For the past 14 years, Tara has followed the deep call to bridge her holy curiosity in cognition and behavior to the spiritual foundations of mindfulness — immersing herself in the study and practice of collective healing. She is an experienced meditation teacher, founder of a contemplative community, and a curator of transformative, sacred spaces dedicated to justice, liberation and healing practices — whether in private rituals, spiritual direction sessions, or communal gatherings.
Discovering an organic alignment between her facilitation of spiritual development and the frameworks of Healing Justice + Transformative Justice, Tara has designed numerous workshops on embodied awareness practices; hosted community-based dialogues for MSU’s Project 60/50; presented healing justice sessions at the Allied Media Conference; launched her healing justice project, radical bodhicitta, and led Quaker and Buddhist communities through this intensive inquiry-and-discernment model; co-facilitated workshops on health equity and social justice for a local public health organization; helped to seed the first Transformative Justice cohort in her community; and continues to develop her knowledge, capacity and skills in service of intersectional justice and abolitionist teaching.

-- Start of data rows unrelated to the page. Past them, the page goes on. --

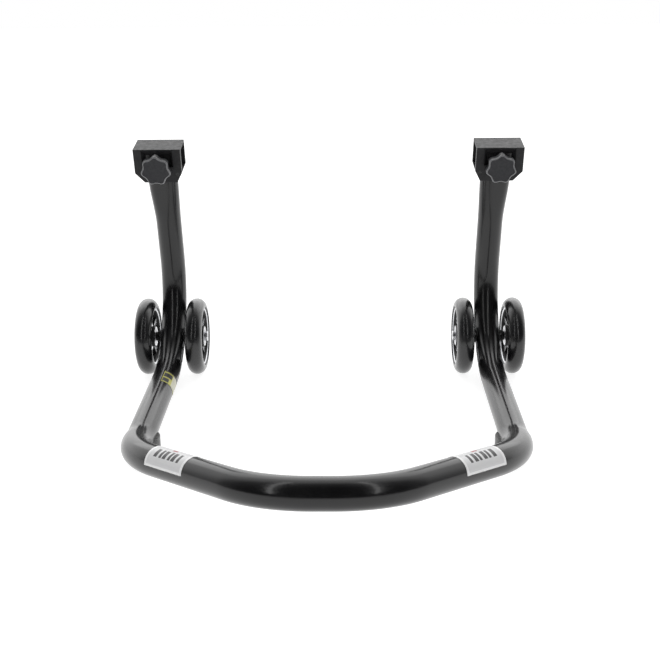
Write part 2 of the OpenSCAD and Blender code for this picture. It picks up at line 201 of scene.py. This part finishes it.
def noise_bump(tree, shader, scale, strength, distance=FINE_BUMP, detail=4.0):
    """A fine noise in the surface. Returns the coordinates, for more noises."""
    coords = tree.nodes.new("ShaderNodeTexCoord")
    factor = noise_factor(tree, coords, scale, detail)
    bump = tree.nodes.new("ShaderNodeBump")
    bump.inputs["Strength"].default_value = strength
    bump.inputs["Distance"].default_value = distance
    tree.links.new(factor, bump.inputs["Height"])
    tree.links.new(bump.outputs["Normal"], shader.inputs["Normal"])
    return coords


def vary_roughness(tree, coords, shader, scale, low, high):
    """Takes the roughness between two values with a soft noise."""
    span = tree.nodes.new("ShaderNodeMapRange")
    span.inputs["From Min"].default_value = NOISE_LOW
    span.inputs["From Max"].default_value = NOISE_HIGH
    span.inputs["To Min"].default_value = low
    span.inputs["To Max"].default_value = high
    tree.links.new(noise_factor(tree, coords, scale, 3.0), span.inputs["Value"])
    tree.links.new(span.outputs["Result"], shader.inputs["Roughness"])


def vary_colour(tree, coords, shader, scale, dark, light):
    """Takes the base colour between two colours with a soft noise."""
    ramp = tree.nodes.new("ShaderNodeValToRGB")
    low, high = ramp.color_ramp.elements
    low.position, low.color = NOISE_LOW, (*dark, 1)
    high.position, high.color = NOISE_HIGH, (*light, 1)
    tree.links.new(noise_factor(tree, coords, scale, 5.0), ramp.inputs["Fac"])
    tree.links.new(ramp.outputs["Color"], shader.inputs["Base Color"])


def gloss_black():
    mat, tree, shader = new_material("gloss_black_coat")
    shader.inputs["Specular IOR Level"].default_value = 0.38
    shader.inputs["Coat Weight"].default_value = 0.2
    shader.inputs["Coat Roughness"].default_value = 0.1
    coords = noise_bump(tree, shader, 420, 0.012)
    vary_roughness(tree, coords, shader, 30, 0.19, 0.24)
    vary_colour(tree, coords, shader, 60, (0.006, 0.006, 0.0065), (0.009, 0.009, 0.0095))
    return mat


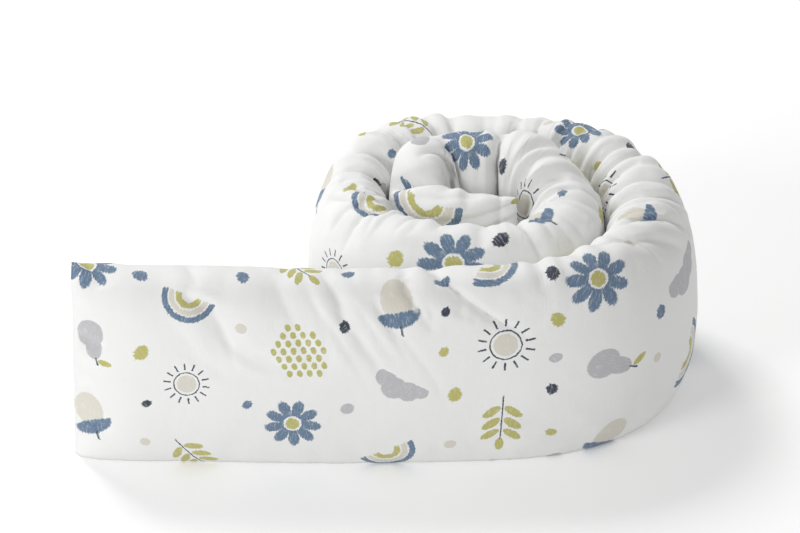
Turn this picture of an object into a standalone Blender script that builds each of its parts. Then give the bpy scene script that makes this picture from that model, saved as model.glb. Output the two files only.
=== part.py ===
"""Rolled crib bumper: one long stuffed tube of cotton that stands on its long edge.

It is wound into a loose spiral of about two and a half turns, with its outer end laid out straight.
Metres, +Z up, the floor at z = 0. Seen from above the route runs anticlockwise, from the outer end
seam inwards, so the outer side of each bend is on the right of the way it runs.
"""

import math
from collections import namedtuple

import bmesh
import bpy
import numpy as np

# Sizes of the stuffed tube.
END_SEAM = 0.006  # thickness of the two sewn end seams
END_RISE = 0.080  # length over which an end swells from its seam to full thickness
SQUARENESS = 2.45  # exponent of the section: 2 is an ellipse, more is boxier
SINK = 0.007  # how far the section's round underside is pressed flat by the floor
INNER_ROOM = 0.005  # what is left of a bend's radius inside the squeezed inner side of the tube
FOLD_REACH = 0.112  # how far from the crest the folds end, clear of where two turns touch
FOLD_FADE = 0.03  # length over which folds die out, there and at the end seams

RINGS = 196  # sections along the tube
AROUND = 30  # points around a section
FINE_STEPS = 3600  # steps in which the route is integrated
SMOOTHING = 0.07  # length over which one bend eases into the next
CROWDING = 0.012  # how far rings move towards the nearer end seam at most, as a share of the length
SECTION_STEPS = 4000  # steps in which the section's outline is measured
SLENDERNESS = 2.5  # about how many times taller than wide the section is, to space its points evenly

# The route seen from above: each row is a stretch of the tube's middle line.
START_HEADING = math.radians(-2.3)
Stretch = namedtuple("Stretch", "length turn_deg")
ROUTE = (
    Stretch(0.200, 0),  # laid-out end
    Stretch(0.247, 8.3),  # laid-out end, easing back
    Stretch(0.491, 174),  # outer turn, right-hand bend
    Stretch(0.036, 0),
    Stretch(0.380, 180),  # outer turn, left-hand bend
    Stretch(0.028, 0),
    Stretch(0.242, 180),  # inner turn, right-hand bend
    Stretch(0.031, 0),
    Stretch(0.117, 180),  # inner turn, doubled back on itself
    Stretch(0.059, 0),  # inner end
)

# How thick and how tall the tube stands along its length, and how far its crest leans inwards.
Station = namedtuple("Station", "along thickness height lean")
STATIONS = (
    Station(0.00, 0.086, 0.215, 0.014),
    Station(0.05, 0.086, 0.210, 0.006),
    Station(0.12, 0.086, 0.212, 0.000),
    Station(0.30, 0.084, 0.211, 0.000),
    Station(0.46, 0.083, 0.211, 0.003),
    Station(0.60, 0.091, 0.212, 0.011),
    Station(0.70, 0.092, 0.213, 0.008),
    Station(0.81, 0.089, 0.219, 0.004),
    Station(0.95, 0.081, 0.212, 0.000),
    Station(1.05, 0.079, 0.219, 0.004),
    Station(1.17, 0.079, 0.213, 0.012),
    Station(1.39, 0.078, 0.212, 0.002),
    Station(1.51, 0.086, 0.216, 0.003),
    Station(1.62, 0.079, 0.237, 0.000),
    Station(1.69, 0.074, 0.235, 0.000),
    Station(1.76, 0.069, 0.213, 0.000),
    Station(1.84, 0.069, 0.207, 0.000),
)

# The main folds of the cover: each is a valley along a straight line on the cover, measured along
# the tube and around it from the crest, outer side positive. It swells a little on both sides.
Fold = namedtuple("Fold", "along_from around_from along_to around_to depth half_width")
FOLDS = (
    # laid-out end: corner pinch, soft slanting folds and one sharp crease on the front
    Fold(0.020, -0.030, 0.050, 0.035, 0.005, 0.014),
    Fold(0.118, -0.020, 0.142, 0.062, 0.004, 0.012),
    Fold(0.190, -0.010, 0.262, 0.085, 0.004, 0.014),
    Fold(0.228, -0.005, 0.288, 0.130, 0.005, 0.016),
    Fold(0.356, -0.010, 0.441, 0.078, 0.006, 0.011),
    # outer turn, right-hand bend: gathers that fan over the crest from its inner side
    Fold(0.565, -0.085, 0.596, 0.030, 0.006, 0.015),
    Fold(0.631, -0.100, 0.651, 0.060, 0.008, 0.015),
    Fold(0.686, -0.100, 0.694, 0.040, 0.008, 0.014),
    Fold(0.741, -0.100, 0.734, 0.050, 0.008, 0.015),
    Fold(0.791, -0.100, 0.784, 0.035, 0.008, 0.014),
    Fold(0.839, -0.090, 0.833, 0.040, 0.006, 0.014),
    Fold(0.875, -0.100, 0.887, 0.010, 0.009, 0.014),
    # outer turn, left-hand bend
    Fold(0.999, -0.085, 1.014, 0.020, 0.005, 0.015),
    Fold(1.048, -0.100, 1.062, -0.012, 0.009, 0.014),
    Fold(1.105, -0.100, 1.109, 0.030, 0.008, 0.014),
    Fold(1.155, -0.100, 1.157, 0.035, 0.007, 0.014),
    Fold(1.207, -0.105, 1.197, 0.060, 0.010, 0.014),
    Fold(1.253, -0.095, 1.243, 0.030, 0.008, 0.015),
    Fold(1.306, -0.060, 1.286, 0.025, 0.005, 0.014),
    # inner turn, right-hand bend
    Fold(1.423, -0.080, 1.448, 0.020, 0.005, 0.014),
    Fold(1.475, -0.100, 1.485, 0.030, 0.007, 0.014),
    Fold(1.531, -0.100, 1.529, 0.020, 0.007, 0.014),
    Fold(1.575, -0.090, 1.571, 0.015, 0.006, 0.013),
    # the deep crease at the back of the middle, and the doubled-back end
    Fold(1.619, -0.108, 1.613, 0.008, 0.014, 0.013),
    Fold(1.683, -0.090, 1.673, 0.030, 0.006, 0.013),
    Fold(1.696, 0.060, 1.751, 0.012, 0.006, 0.013),
    Fold(1.781, 0.012, 1.825, 0.050, 0.004, 0.011),
)


def route(length_along):
    """Middle line on the floor, heading and curvature at each distance along it."""
    total = sum(row.length for row in ROUTE)
    fine = np.linspace(0, total, FINE_STEPS)
    ends = np.cumsum([row.length for row in ROUTE])
    curvature = np.array([math.radians(row.turn_deg) / row.length for row in ROUTE])
    bend = curvature[np.minimum(np.searchsorted(ends, fine), len(ROUTE) - 1)]
    window = max(3, round(SMOOTHING / total * FINE_STEPS))
    kernel = np.hanning(window + 2)[1:-1]
    padded = np.pad(bend, window, mode="edge")
    bend = np.convolve(padded, kernel / kernel.sum(), mode="same")[window:-window]
    step = fine[1] - fine[0]
    turned = np.concatenate([[0], np.cumsum((bend[1:] + bend[:-1]) / 2) * step])
    heading = START_HEADING + turned
    halfway = (heading[1:] + heading[:-1]) / 2
    x = np.concatenate([[0], np.cumsum(np.cos(halfway)) * step])
    y = np.concatenate([[0], np.cumsum(np.sin(halfway)) * step])
    return tuple(np.interp(length_along, fine, values) for values in (x, y, heading, bend))


def section(points):
    """Unit section, half height and half width 1: a superellipse in equal steps from its crest."""
    angle = np.linspace(0, 2 * math.pi, SECTION_STEPS + 1)
    across = np.sign(np.sin(angle)) * np.abs(np.sin(angle)) ** (2 / SQUARENESS)
    up = np.sign(np.cos(angle)) * np.abs(np.cos(angle)) ** (2 / SQUARENESS)
    edge = np.concatenate([[0], np.cumsum(np.hypot(np.diff(across), SLENDERNESS * np.diff(up)))])
    wanted = np.linspace(0, edge[-1], points, endpoint=False)
    return np.interp(wanted, edge, across), np.interp(wanted, edge, up)


def ring_places(rings):
    """Distance along the tube of each ring, closer together near the end seams."""
    share = np.linspace(0, 1, rings)
    return sum(row.length for row in ROUTE) * (share - CROWDING * np.sin(2 * math.pi * share))


def plain_surface(along, around):
    """Points of the unfolded tube, one ring of the section after another, as (rings, around, 3)."""
    x, y, heading, bend = route(along)
    across, up = section(around)
    knots = [row.along for row in STATIONS]
    thickness = np.interp(along, knots, [row.thickness for row in STATIONS])
    height = np.interp(along, knots, [row.height for row in STATIONS])
    lean = np.interp(along, knots, [row.lean for row in STATIONS])
    from_end = np.clip(np.minimum(along, along[-1] - along) / END_RISE, 0, 1)
    swell = np.sqrt(1 - (1 - from_end) ** 2)
    outer = END_SEAM / 2 + (thickness - END_SEAM) / 2 * swell
    inner = np.minimum(outer, 1 / np.maximum(bend, 1e-6) - INNER_ROOM)
    side = np.where(across > 0, np.outer(outer, across), np.outer(inner, across))
    z = np.outer((height + SINK) / 2, up) + ((height - SINK) / 2)[:, None]
    side -= lean[:, None] * (z / height[:, None] - 0.5)
    points = np.empty((len(along), around, 3))
    points[..., 0] = x[:, None] + side * np.sin(heading)[:, None]
    points[..., 1] = y[:, None] - side * np.cos(heading)[:, None]
    points[..., 2] = np.maximum(z, 0)
    return points


def distance_around(points):
    """Distance of each point around its ring from the crest, outer side positive, inner negative."""
    edges = np.linalg.norm(np.roll(points, -1, axis=1) - points, axis=2)
    reached = np.cumsum(edges, axis=1) - edges
    whole = edges.sum(axis=1, keepdims=True)
    return np.where(reached <= whole / 2, reached, reached - whole)


def fold_depth(along, around):
    """How far each point of the cover is drawn in by the folds.

    Across a fold it is depth (1 - u^2 / 2) exp(-u^2 / 2), u the distance from its line in half
    widths. Along a fold it tapers to both ends as the square root of a sine.
    """
    total = np.zeros(np.broadcast(along, around).shape)
    for row in FOLDS:
        run = np.array([row.along_to - row.along_from, row.around_to - row.around_from])
        length = np.hypot(*run)
        way = run / length
        from_start = (along - row.along_from) * way[0] + (around - row.around_from) * way[1]
        sideways = ((around - row.around_from) * way[0] - (along - row.along_from) * way[1]) / row.half_width
        taper = np.sqrt(np.sin(math.pi * np.clip(from_start / length, 0, 1)))
        total += row.depth * (1 - sideways**2 / 2) * np.exp(-(sideways**2) / 2) * taper
    return total * np.clip((FOLD_REACH - np.abs(around)) / FOLD_FADE, 0, 1)


def surface(rings, around):
    """The tube with its folds pressed in along the surface's own inward direction."""
    along = ring_places(rings)
    points = plain_surface(along, around)
    down_the_tube = np.gradient(points, axis=0)
    round_it = np.roll(points, -1, axis=1) - np.roll(points, 1, axis=1)
    outward = np.cross(round_it, down_the_tube)
    outward /= np.maximum(np.linalg.norm(outward, axis=2, keepdims=True), 1e-12)
    depth = fold_depth(along[:, None], distance_around(points))
    near_end = np.clip(np.minimum(along, along[-1] - along) / FOLD_FADE, 0, 1)
    return points - outward * (depth * near_end[:, None])[..., None]


def tube_mesh(name, points):
    """Closed mesh of the rings: quads between neighbours, and one face over each end seam."""
    rings, around = points.shape[:2]
    ring, spot = np.meshgrid(np.arange(rings - 1), np.arange(around), indexing="ij")
    here = ring * around + spot
    beside = ring * around + (spot + 1) % around
    quads = np.stack([here, beside, beside + around, here + around], axis=-1).reshape(-1, 4)
    caps = [list(range(around))[::-1], list(range((rings - 1) * around, rings * around))]
    mesh = bpy.data.meshes.new(name)
    mesh.from_pydata(points.reshape(-1, 3).tolist(), [], quads.tolist() + caps)
    shell = bmesh.new()
    shell.from_mesh(mesh)
    bmesh.ops.recalc_face_normals(shell, faces=shell.faces)
    shell.to_mesh(mesh)
    shell.free()
    return mesh


def cotton():
    """Plain stand-in for the printed cotton."""
    material = bpy.data.materials.new("cotton")
    material.use_nodes = True
    shader = material.node_tree.nodes["Principled BSDF"]
    shader.inputs["Base Color"].default_value = (0.86, 0.86, 0.84, 1)
    shader.inputs["Roughness"].default_value = 0.85
    return material


def main():
    for item in list(bpy.data.objects):
        bpy.data.objects.remove(item)
    group = bpy.data.collections.new("crib_bumper")
    bpy.context.scene.collection.children.link(group)
    points = surface(RINGS, AROUND)
    middle = (points.reshape(-1, 3).min(axis=0) + points.reshape(-1, 3).max(axis=0)) / 2
    points[..., :2] -= middle[:2]
    mesh = tube_mesh("bumper", points)
    mesh.materials.append(cotton())
    mesh.shade_smooth()
    group.objects.link(bpy.data.objects.new("bumper", mesh))


main()
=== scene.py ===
"""Dresses the rolled crib bumper: a stuffed cotton cover with its print, floor, light and camera.

Metres, +Z up, the floor at z = 0, in the part's own frame. A place on the cover is two numbers: the
distance along the tube's middle line from the outer end seam, and the distance around the tube from
its crest, outer side positive and inner side negative.
"""

import math
from collections import namedtuple

import bpy
import numpy as np
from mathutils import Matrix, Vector


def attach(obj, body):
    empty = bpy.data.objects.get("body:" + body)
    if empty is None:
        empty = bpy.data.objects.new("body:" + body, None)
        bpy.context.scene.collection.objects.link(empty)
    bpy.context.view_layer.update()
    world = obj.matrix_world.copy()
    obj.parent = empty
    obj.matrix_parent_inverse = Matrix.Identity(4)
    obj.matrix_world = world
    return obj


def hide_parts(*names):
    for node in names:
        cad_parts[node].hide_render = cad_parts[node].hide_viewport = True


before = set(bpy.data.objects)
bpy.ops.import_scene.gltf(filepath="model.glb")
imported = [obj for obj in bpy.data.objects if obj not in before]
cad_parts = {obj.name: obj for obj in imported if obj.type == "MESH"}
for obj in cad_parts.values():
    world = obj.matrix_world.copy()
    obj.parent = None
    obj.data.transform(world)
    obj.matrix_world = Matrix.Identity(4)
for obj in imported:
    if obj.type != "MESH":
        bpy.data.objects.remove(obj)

# The stuffed tube, with the same values as the solid.
END_SEAM = 0.006  # thickness at the two sewn end seams
END_RISE = 0.080  # length over which an end swells from its seam to full thickness
SQUARENESS = 2.45  # exponent of the section: 2 is an ellipse, more is boxier
SINK = 0.007  # how far the section's round underside is pressed flat by the floor
INNER_ROOM = 0.005  # what is left of a bend's radius inside the squeezed inner side of the tube
SEAM_FADE = 0.03  # length from an end seam over which the cloth's unevenness grows
CREASE_WIDTH = 0.0030  # distance over which a narrow crease falls to under half its depth
SLENDERNESS = 2.5  # about how many times taller than wide the section is, to measure its outline
MIDDLE_OF_ROLL = (0.3187797, 0.1562026)  # middle of the roll, from where the route starts

FINE_STEPS = 3600  # steps in which the route is integrated
SMOOTHING = 0.07  # length over which one bend eases into the next
SECTION_STEPS = 8000  # steps in which the section's outline is measured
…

In September 2019, when Tara was recruited to join The Firecracker Foundation as the Program Director for Sisters In Strength, she immediately recognized the opportunity as an expansion of her vocation and an extension of her soul’s call to cultivate legacy work. Affectionately known to her colleagues as the “Kween of Pump Da Breaks” (and most likely to be heard asking, “Have you factored in time to transition + rest?”), Tara brings her spirit of “radical bodhicitta” to the organizational mission of building a community invested in the holistic healing of children and teens who are survivors of sexual trauma and gender-based violence(s).